----- SOURCE EXCERPT
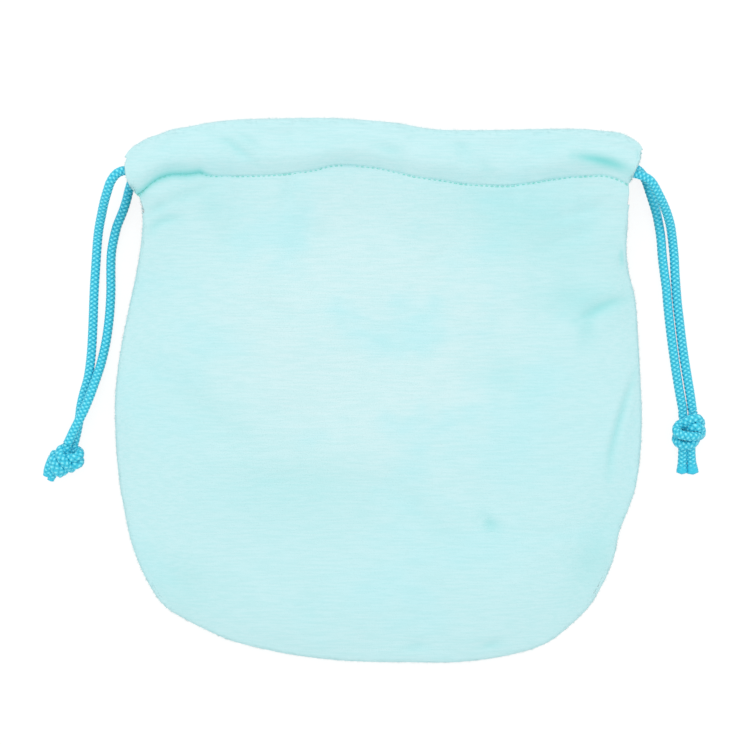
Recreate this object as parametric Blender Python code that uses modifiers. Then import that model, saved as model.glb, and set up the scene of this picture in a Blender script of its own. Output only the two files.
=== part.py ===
"""Drawstring pouch of plush cloth with two braided cords, laid flat on its back panel.

The pouch is two cloth panels, sewn face to face round the sides and the rounded bottom and
turned right side out, so their seam allowances lie folded inside. Each panel's top edge is
folded in and sewn down as the channel for the cords. Each cord runs through both channels
and comes out on its own side, where its two ends are tied together in one overhand knot.

Metres, +Z up, +Y towards the mouth. The back panel rests on z = 0.
"""

import math
from dataclasses import dataclass

import bmesh
import bpy
import numpy as np
from mathutils import Matrix, Vector

MM = 0.001

# Cloth and seams
CLOTH = 1.4 * MM
SEAM_GAP = 0.3 * MM
EDGE_FOLD_RADIUS = 1.1 * MM
SEAM_ALLOWANCE = 8.0 * MM

# Outline of the sewn pouch, seen from above
BELLY_HALF_WIDTH = 97.3 * MM
BELLY_Y = -11.0 * MM
NECK_INSET = 7.5 * MM
NECK_BELOW_TOP = 40.5 * MM
BOTTOM_Y = -100.3 * MM
BOTTOM_SQUARENESS = 2.8
CORNER_ANGLE = 45.0
SLIT_BELOW_TOP = 33.5 * MM
TOP_Y = 98.5 * MM

# Cord channel along the top
CHANNEL_END_INSET = 1.9 * MM
TOP_END_DROP = 11.0 * MM
TOP_CORNER_SHARE = 0.8
TOP_CORNER_POWER = 10
END_DROP_POWER = 4
STITCH_END_DROP = 8.0 * MM
CHANNEL_RISE = 3.2 * MM
CHANNEL_RISE_STEPS = (0.35, 0.75, 1.25)
HEM_BELOW_STITCH = 1.0 * MM
INNER_PLY_SETBACK = 8.6 * MM
BACK_CHANNEL_SHIFT = 2.8 * MM

# Heights
MOUTH_GAP = 6.0 * MM
PUFF_HEIGHT = 12.5 * MM
PUFF_REACH = 14.0 * MM
SEAM_LIFT_FROM_Y = 30.0 * MM
BACK_LIFT_REACH = 18.0 * MM
PUCKER_HEIGHT = 0.8 * MM
PUCKER_PITCH = 38.0 * MM
PUCKER_REACH = 9.0 * MM
CHANNEL_PULL_REACH = 27.0 * MM

# Cords
CORD_DIAMETER = 3.2 * MM
CORD_CLEARANCE = 0.3 * MM
CORD_LIFT = 0.1 * MM
CORD_POINTS = 80
BEND_DENSITY = 10.0 * MM
LANE_BELOW_TOP = 9.7 * MM
LANE_END_DROP = 5.8 * MM
LANE_DROP_LENGTH = 26.0 * MM
LANE_DROP_INSET = 11.4 * MM
LANE_GAP = 1.0 * MM
LANE_STAGGER = 0.9 * MM
LANE_TO_STITCH = 4.0 * MM
TURN_INSET = 8.2 * MM
FALL_BELOW_TOP = (16.5 * MM, 45.5 * MM)
CROSSING_BELOW_TOP = (86.5 * MM, 104.5 * MM)

# Knots, in cord diameters, with each band's place and its lean in degrees
KNOT_HEIGHT_RATIO = 2.5
KNOT_LENGTH_RATIO = 3.94
KNOT_WIDTH_RATIO = 3.44
KNOT_CORE_SHARE = (0.7, 0.9, 0.8)
KNOT_BANDS = (((0.31, 1.22), 16.0), ((0.0, 0.06), -28.0), ((-0.25, -1.16), -6.0))
BAND_RADIUS_RATIO = 0.58
NECK_LENGTH_RATIO = 1.56
TAIL_SPACING_RATIO = 1.06

# Strands outside the channels, from the channel's end to the knot, in millimetres out from
# the widest part of the pouch and down from its top edge
LEFT_FRONT_STRAND = [
    (-6.3, 16.4), (-2.3, 16.7), (0.5, 18.1), (2.6, 21.2), (3.9, 25.2), (4.8, 29.2), (5.6, 33.6),
    (6.4, 38.3), (6.9, 43.0), (7.6, 51.4), (8.2, 62.5), (8.5, 73.6), (9.1, 84.7), (10.2, 93.6),
    (12.0, 100.2), (13.0, 104.7), (13.5, 108.7), (14.1, 112.4), (15.0, 116.5), (15.6, 118.7),
]
LEFT_BACK_STRAND = [
    (-6.8, 18.6), (-3.7, 20.9), (-2.2, 24.5), (-1.8, 28.5), (-1.4, 32.0), (-0.6, 35.5), (0.4, 39.0),
    (2.0, 46.5), (2.2, 52.5), (2.0, 61.8), (2.2, 68.4), (2.8, 74.7), (3.8, 81.4), (5.4, 88.4),
    (6.9, 93.2), (8.2, 96.9), (9.8, 101.3), (11.7, 105.8), (13.7, 109.9), (15.6, 113.7), (17.0, 116.7),
    (18.0, 118.7),
]
RIGHT_FRONT_STRAND = [
    (-7.3, 18.8), (-2.3, 19.0), (0.9, 19.9), (3.6, 21.9), (6.3, 26.7), (8.8, 32.2), (10.4, 37.4),
    (11.2, 42.6), (11.9, 49.2), (12.2, 55.1), (12.6, 61.0), (13.1, 66.9), (13.9, 73.6), (14.7, 80.3),
    (15.6, 86.9), (16.8, 93.6), (18.0, 100.2), (18.9, 106.5),
]
RIGHT_BACK_STRAND = [
    (-7.3, 16.4), (-2.3, 16.5), (0.7, 17.9), (2.9, 20.9), (4.1, 24.9), (4.9, 29.2), (5.6, 33.5),
    (6.2, 37.4), (7.0, 42.6), (7.5, 49.2), (8.2, 55.1), (9.0, 61.0), (9.5, 66.9), (10.2, 73.6),
    (10.9, 80.3), (11.7, 86.9), (12.6, 93.6), (13.7, 100.2), (15.0, 106.5),
]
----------
Copy down the material exactly as written.

→ **SOLVED EXERCISE**:
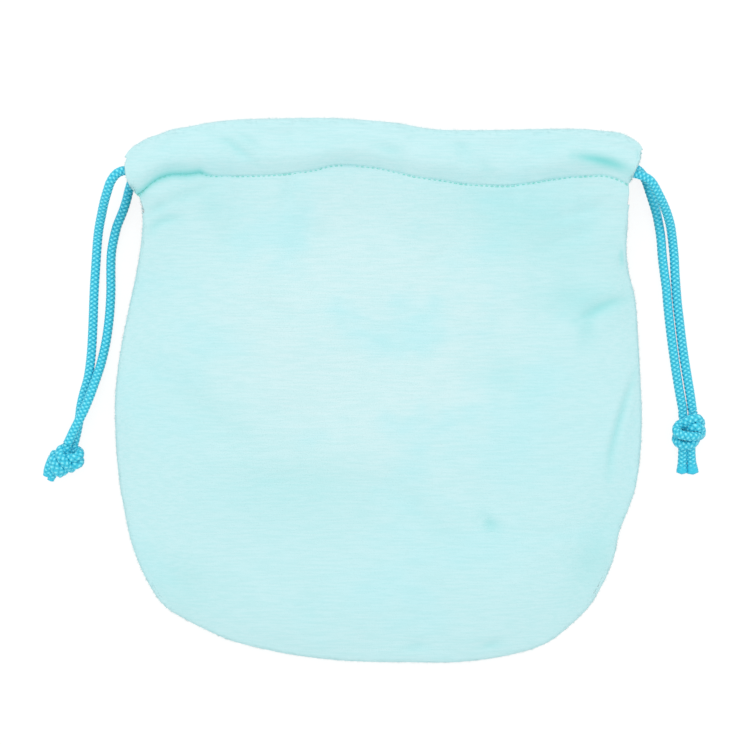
Recreate this object as parametric Blender Python code that uses modifiers. Then import that model, saved as model.glb, and set up the scene of this picture in a Blender script of its own. Output only the two files.
=== part.py ===
"""Drawstring pouch of plush cloth with two braided cords, laid flat on its back panel.

The pouch is two cloth panels, sewn face to face round the sides and the rounded bottom and
turned right side out, so their seam allowances lie folded inside. Each panel's top edge is
folded in and sewn down as the channel for the cords. Each cord runs through both channels
and comes out on its own side, where its two ends are tied together in one overhand knot.

Metres, +Z up, +Y towards the mouth. The back panel rests on z = 0.
"""

import math
from dataclasses import dataclass

import bmesh
import bpy
import numpy as np
from mathutils import Matrix, Vector

MM = 0.001

# Cloth and seams
CLOTH = 1.4 * MM
SEAM_GAP = 0.3 * MM
EDGE_FOLD_RADIUS = 1.1 * MM
SEAM_ALLOWANCE = 8.0 * MM

# Outline of the sewn pouch, seen from above
BELLY_HALF_WIDTH = 97.3 * MM
BELLY_Y = -11.0 * MM
NECK_INSET = 7.5 * MM
NECK_BELOW_TOP = 40.5 * MM
BOTTOM_Y = -100.3 * MM
BOTTOM_SQUARENESS = 2.8
CORNER_ANGLE = 45.0
SLIT_BELOW_TOP = 33.5 * MM
TOP_Y = 98.5 * MM

# Cord channel along the top
CHANNEL_END_INSET = 1.9 * MM
TOP_END_DROP = 11.0 * MM
TOP_CORNER_SHARE = 0.8
TOP_CORNER_POWER = 10
END_DROP_POWER = 4
STITCH_END_DROP = 8.0 * MM
CHANNEL_RISE = 3.2 * MM
CHANNEL_RISE_STEPS = (0.35, 0.75, 1.25)
HEM_BELOW_STITCH = 1.0 * MM
INNER_PLY_SETBACK = 8.6 * MM
BACK_CHANNEL_SHIFT = 2.8 * MM

# Heights
MOUTH_GAP = 6.0 * MM
PUFF_HEIGHT = 12.5 * MM
PUFF_REACH = 14.0 * MM
SEAM_LIFT_FROM_Y = 30.0 * MM
BACK_LIFT_REACH = 18.0 * MM
PUCKER_HEIGHT = 0.8 * MM
PUCKER_PITCH = 38.0 * MM
PUCKER_REACH = 9.0 * MM
CHANNEL_PULL_REACH = 27.0 * MM

# Cords
CORD_DIAMETER = 3.2 * MM
CORD_CLEARANCE = 0.3 * MM
CORD_LIFT = 0.1 * MM
CORD_POINTS = 80
BEND_DENSITY = 10.0 * MM
LANE_BELOW_TOP = 9.7 * MM
LANE_END_DROP = 5.8 * MM
LANE_DROP_LENGTH = 26.0 * MM
LANE_DROP_INSET = 11.4 * MM
LANE_GAP = 1.0 * MM
LANE_STAGGER = 0.9 * MM
LANE_TO_STITCH = 4.0 * MM
TURN_INSET = 8.2 * MM
FALL_BELOW_TOP = (16.5 * MM, 45.5 * MM)
CROSSING_BELOW_TOP = (86.5 * MM, 104.5 * MM)

# Knots, in cord diameters, with each band's place and its lean in degrees
KNOT_HEIGHT_RATIO = 2.5
KNOT_LENGTH_RATIO = 3.94
KNOT_WIDTH_RATIO = 3.44
KNOT_CORE_SHARE = (0.7, 0.9, 0.8)
KNOT_BANDS = (((0.31, 1.22), 16.0), ((0.0, 0.06), -28.0), ((-0.25, -1.16), -6.0))
BAND_RADIUS_RATIO = 0.58
NECK_LENGTH_RATIO = 1.56
TAIL_SPACING_RATIO = 1.06

# Strands outside the channels, from the channel's end to the knot, in millimetres out from
# the widest part of the pouch and down from its top edge
LEFT_FRONT_STRAND = [
    (-6.3, 16.4), (-2.3, 16.7), (0.5, 18.1), (2.6, 21.2), (3.9, 25.2), (4.8, 29.2), (5.6, 33.6),
    (6.4, 38.3), (6.9, 43.0), (7.6, 51.4), (8.2, 62.5), (8.5, 73.6), (9.1, 84.7), (10.2, 93.6),
    (12.0, 100.2), (13.0, 104.7), (13.5, 108.7), (14.1, 112.4), (15.0, 116.5), (15.6, 118.7),
]
LEFT_BACK_STRAND = [
    (-6.8, 18.6), (-3.7, 20.9), (-2.2, 24.5), (-1.8, 28.5), (-1.4, 32.0), (-0.6, 35.5), (0.4, 39.0),
    (2.0, 46.5), (2.2, 52.5), (2.0, 61.8), (2.2, 68.4), (2.8, 74.7), (3.8, 81.4), (5.4, 88.4),
    (6.9, 93.2), (8.2, 96.9), (9.8, 101.3), (11.7, 105.8), (13.7, 109.9), (15.6, 113.7), (17.0, 116.7),
    (18.0, 118.7),
]
RIGHT_FRONT_STRAND = [
    (-7.3, 18.8), (-2.3, 19.0), (0.9, 19.9), (3.6, 21.9), (6.3, 26.7), (8.8, 32.2), (10.4, 37.4),
    (11.2, 42.6), (11.9, 49.2), (12.2, 55.1), (12.6, 61.0), (13.1, 66.9), (13.9, 73.6), (14.7, 80.3),
    (15.6, 86.9), (16.8, 93.6), (18.0, 100.2), (18.9, 106.5),
]
RIGHT_BACK_STRAND = [
    (-7.3, 16.4), (-2.3, 16.5), (0.7, 17.9), (2.9, 20.9), (4.1, 24.9), (4.9, 29.2), (5.6, 33.5),
    (6.2, 37.4), (7.0, 42.6), (7.5, 49.2), (8.2, 55.1), (9.0, 61.0), (9.5, 66.9), (10.2, 73.6),
    (10.9, 80.3), (11.7, 86.9), (12.6, 93.6), (13.7, 100.2), (15.0, 106.5),
]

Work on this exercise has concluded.